Orchester Zofingen spielte bewegende Musik zum Muttertag

Das Programm am Sonntagnachmittag beschrieb verschiedene Bewegungsarten: Zuerst Wind und Wellen des Meeres in der «Hebriden-Ouvertüre», wie sie Felix Mendelssohn-Bartholdy (1809–1847) im Jahr 1829 bei einem Besuch der Britischen Inseln wahrnahm. Ungefähr zur gleichen Zeit dokumentierte Franz Schubert (1797–1828) in der 7. Sinfonie, der «Unvollendeten», den dramatischen Wechsel seiner Gefühle zwischen Hoffen und Bangen in seinem kurzen Leben. Unbeschwert, heiter und munter schloss das Muttertagskonzert des Orchesters Zofingen unter der Leitung von Markus J. Frey mit dem Flötenkonzert D-Dur von Carl Reinecke (1824–1910) mit Blanka Kerekes als Solistin ab.

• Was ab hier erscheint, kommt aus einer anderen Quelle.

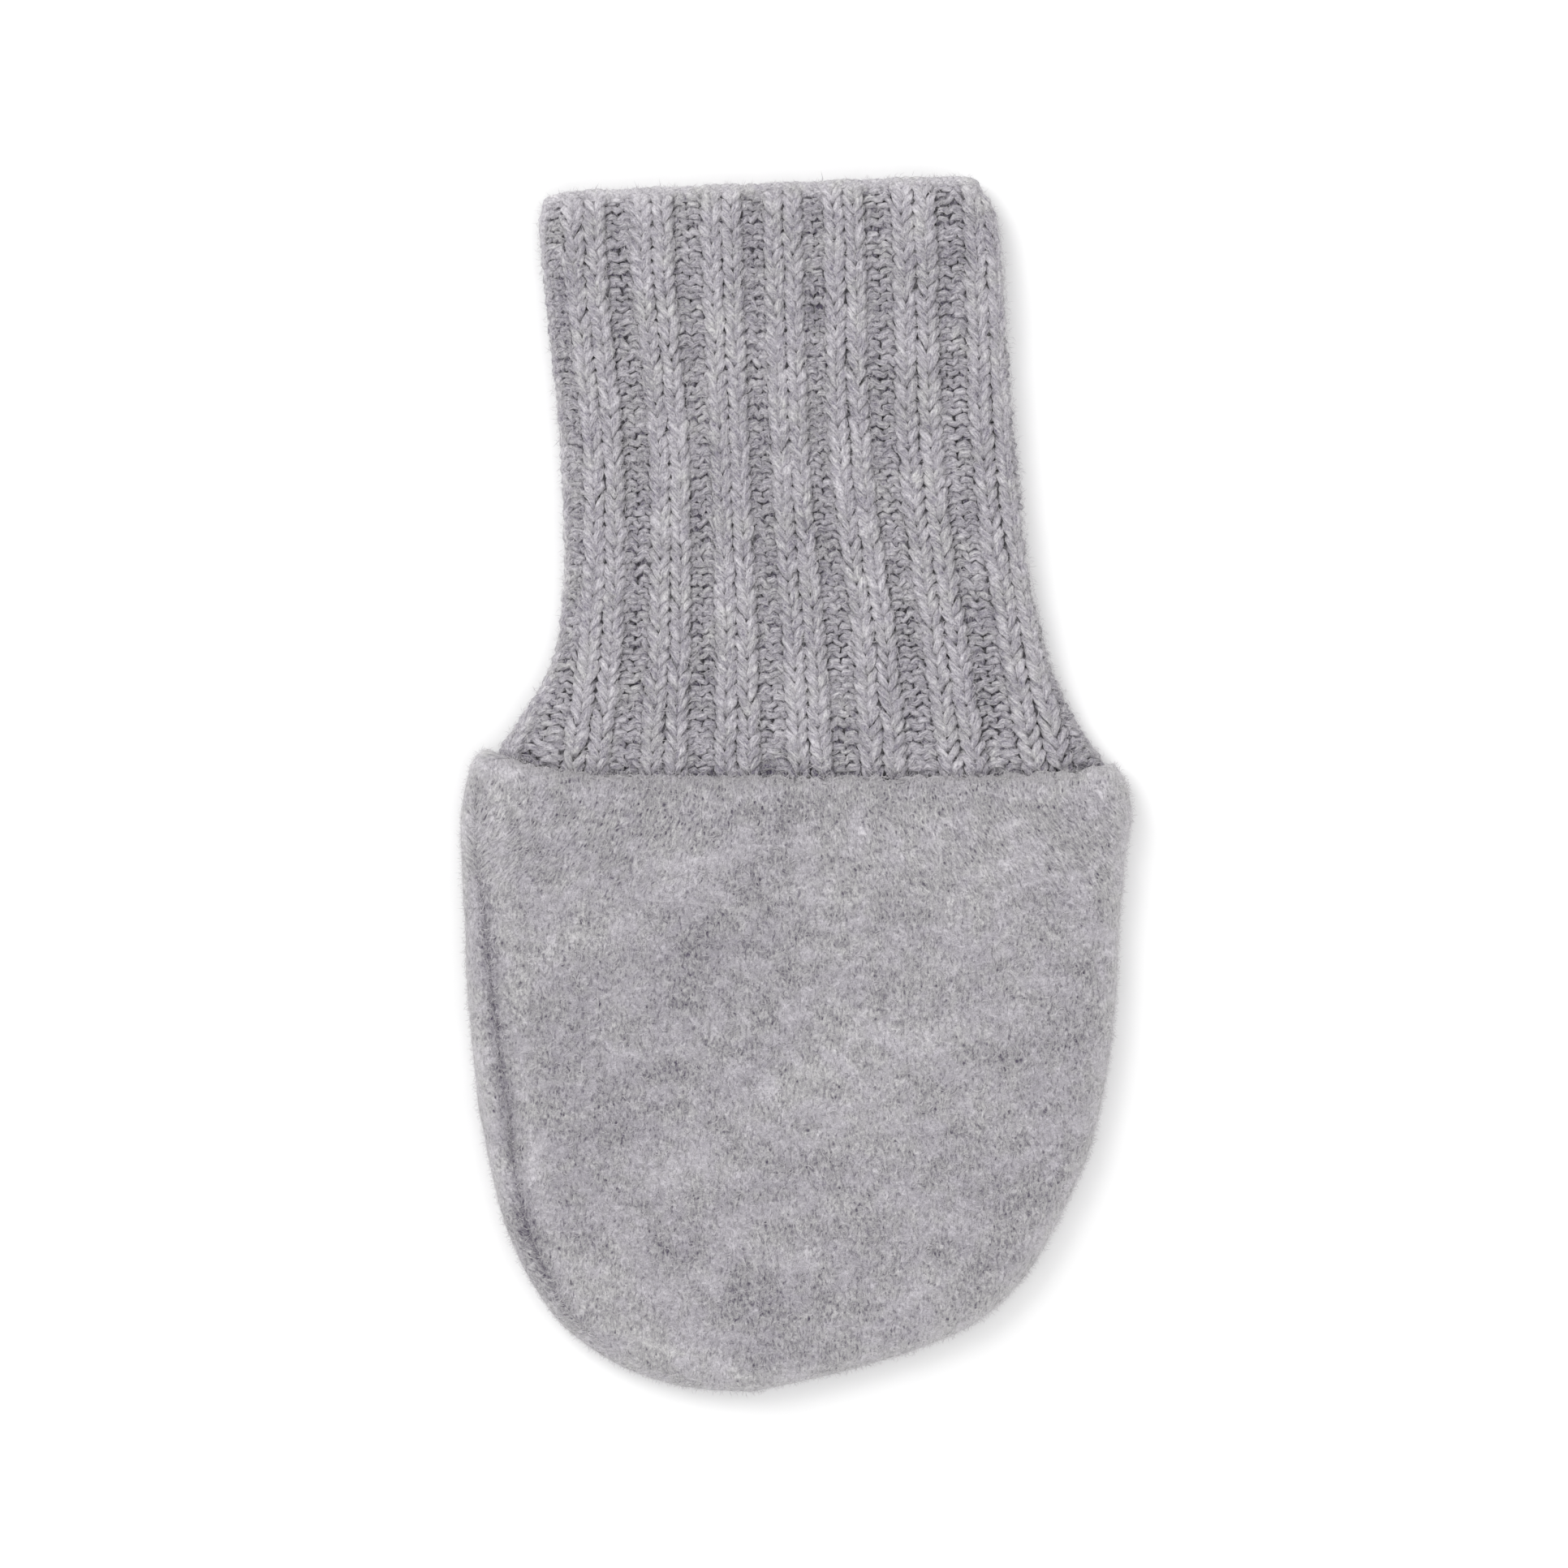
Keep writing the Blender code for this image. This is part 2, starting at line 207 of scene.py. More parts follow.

Äussere und innere Verdichtung
Die «Hebriden-Ouvertüre» malt mit musikalischen Mitteln ein Naturgeschehen aus, heute als «sinfonische Dichtung» bezeichnet. Anfänglich illustrieren Bratsche, Cello und Fagott poetisch einen sanften, wiegenden Wellengang. Zunehmend kehrt Dynamik ein, hervorgerufen durch einen Paukenschlag und den Einsatz von Bläsern, ein aufbrausendes Tutti markiert die Brandung, Sturmböen brausen auf. Dann beruhigen sich Meer und Wetter, die schauerlich-schönen Klangwelten weichen lyrischen Stimmungsbildern. So geht es hin und her, hohe Anforderungen an die Konzentration und die Einbindung des Orchesters in die wechselvolle Strömung in der Ouvertüre verlangend, was eindrücklich und bewunderungswürdig geschehen ist.
Statt eines Naturereignisses legt die Sinfonie Nr. 7 in h-Moll, die «Unvollendete» genannt, das Innenleben eines bedrängten Menschen aus. Schubert war 1822 krank und mittellos. Laut Programmheft schrieb er einem Freund: «Ich kann nirgendwo hinkommen, habe gar kein Geld und es geht mir überhaupt ganz schlecht.» Die damals komponierte Sinfonie besteht aus nur zwei Sätzen statt der üblichen vier, blieb also diesbezüglich unvollendet. Trotzdem sagt sie alles aus, was ein Mensch im Wechselbad der Gefühle erleben und in unsterblicher Musik ausdrücken kann. Dass dies im Publikum mitfühlend angekommen ist, liegt in der ausserordentlich sensiblen dynamischen Gestaltung, Modulation und Tonbildung des Orchesters Zofingen. Dirigent Markus J. Frey muss intensiv daran gearbeitet haben, sonst wäre die «Unvollendete» nicht so unbeschreiblich berührend geworden.
Das begann im «Allegro moderato» mit einem bedrückenden Motiv für Cello und Kontrabass in pianissimo. Die Violinen antworteten mit düster klingenden Sequenzen, worauf Klarinette und Oboe das Hauptthema vorstellten. Dann ging es hin und her im Wechsel der Gefühle zwischen hilfloser Verzweiflung und einem Hauch von Hoffnung. Zum Abschuss des ersten Satzes werden die verarbeiteten Themen zum Finale verbunden. Der zweite Satz «Andante con moto» klingt versöhnlicher, wie wenn sich der Komponist seinem Schicksal ergeben hätte. Das geht aber nicht ohne dramatische Einschübe, das Zerbrechliche im Schicksal des Menschen antönend. Der Schreibende hat diese Sinfonie schon mehrmals gehört, aber noch nie so viel davon mitgenommen.
Lichtvolles Flötenkonzert
Entspannung brachte das abschliessende Flötenkonzert. Nach einem kurzen Vorspiel des Orchesters schmeichelte sich Blanka Kerekes mit figurenreichen Partien ein. Sie ist eine Solistin mit hervorragender Ausbildung, reicher Konzerterfahrung und weltweiter Anerkennung. Das «Allegro moderato» war mit sprühender Freude am Musizieren in Übereinstimmung mit dem Orchester versehen, das «Lento e mesto» entfaltete Poesie und Melodik, und im Finale wurde das Thema in vielen Varianten virtuos abgewandelt; das Flötenspiel funkelte aus der zurückhaltenden Begleitung des Orchesters hinaus. Blanka Kerekes’ Augen funkelten ebenfalls aus Freude am langen Applaus. Als Zugabe stimmte sie «Moon River» an und reichte ihr Blumenbukett an die Mutter im Publikum weiter. Es war ja Muttertag.